Insofar as Plaintiff alleges that ASB's promise of a "portfolio loan" was fraudulent (see FAC ¶¶ 17-18, 37), the Court finds that this claim also fails. Even if ASB verbally promised Plaintiff a portfolio loan that would be not sold or securitized, Plaintiff has not alleged any facts to show that he suffered any harm by relying on this promise. Moreover, at the hearing on this matter, counsel for ASB represented that the loan was never sold. To the extent that Plaintiff contends that ASB's alleged securitization of the loan somehow impeded Plaintiff's ability to modify the loan, Plaintiff has not alleged that he was entitled to a modification. Indeed, he admitted in his opposition that ASB was "under no obligation to modify" his loan. (Opp. at 17.)
The Court therefore GRANTS Defendants' Motion as to Count II of the Complaint.
III. Leave to Amend
Pursuant to Rule 15(a)(2), courts should "freely give leave [to amend] when justice so requires." Fed. R. Civ. P. 15(a)(2). Further, "requests for leave should be granted with extreme liberality." Moss v. U.S. Secret Service, 572 F.3d 962, 972 (9th Cir. 2009). "Dismissal without leave to amend is improper unless it is clear . . . that the complaint could not be saved by an amendment." Id. "However, 'liberality in granting leave to amend is subject to several limitations.'" Cafasso, U.S. ex rel. v. Gen. Dynamics C4 Sys., 637 F.3d 1047, 1058 (9th Cir. 2011) (quoting Ascon Props., Inc. v. Mobil Oil Co., 866 F.2d 1149, 1160 (9th Cir. 1989)). "Those limitations include undue prejudice to the opposing party, bad faith by the movant, futility, and undue delay." Id. (citing Ascon Props., 866 F.2d at 1160). "Further, '[t]he district court's discretion to deny leave to amend is particularly broad where plaintiff has previously amended the complaint.' " Id. (quoting Ascon Props., 866 F.2d at 1160).

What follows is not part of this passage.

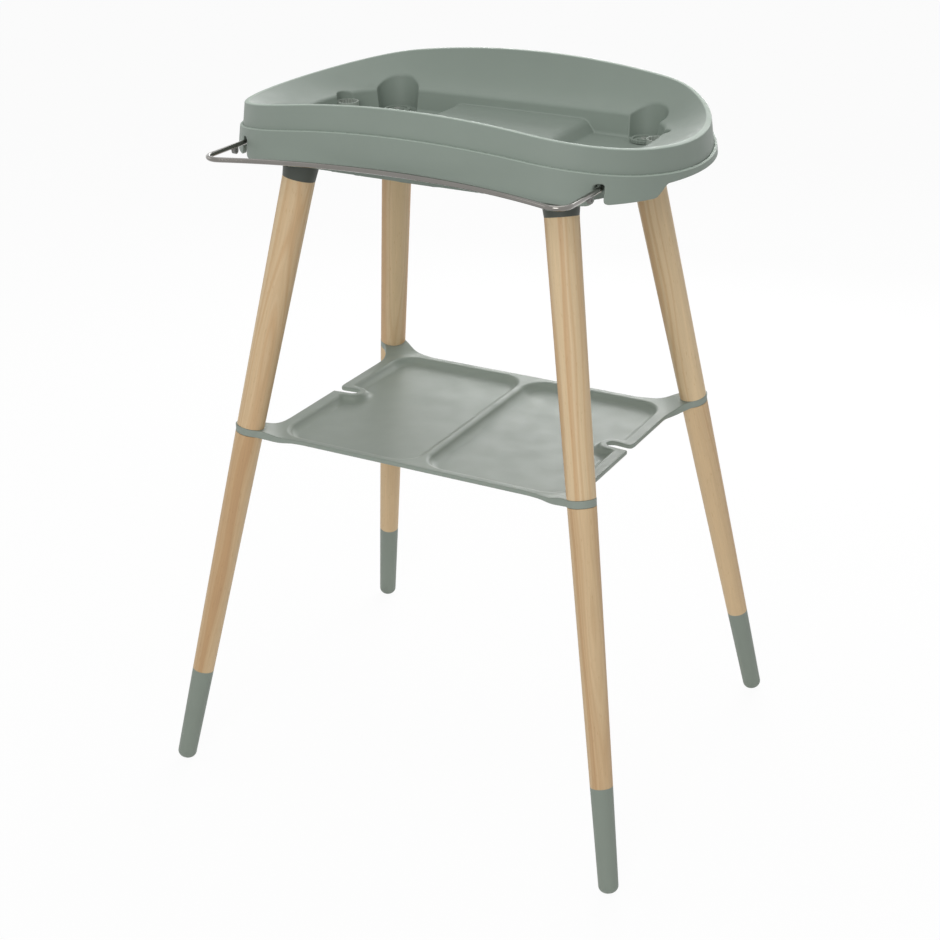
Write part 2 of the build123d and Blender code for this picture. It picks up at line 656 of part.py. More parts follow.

The Court will allow Plaintiff one final opportunity to amend his complaint. Plaintiff's FAC is therefore DISMISSED WITHOUT PREJUDICE as against all Defendants in this action with leave to amend no later than thirty (30) days from the filing of this Order. Failure to do so and to cure the pleading deficiencies will result in dismissal of this action with prejudice.
CONCLUSION
For the reasons set forth above, the Court GRANTS Defendants' Motion for Judgment on the Pleadings and GRANTS Plaintiff leave to amend.
IT IS SO ORDERED.
Dated: Honolulu, Hawaii, March 13, 2012.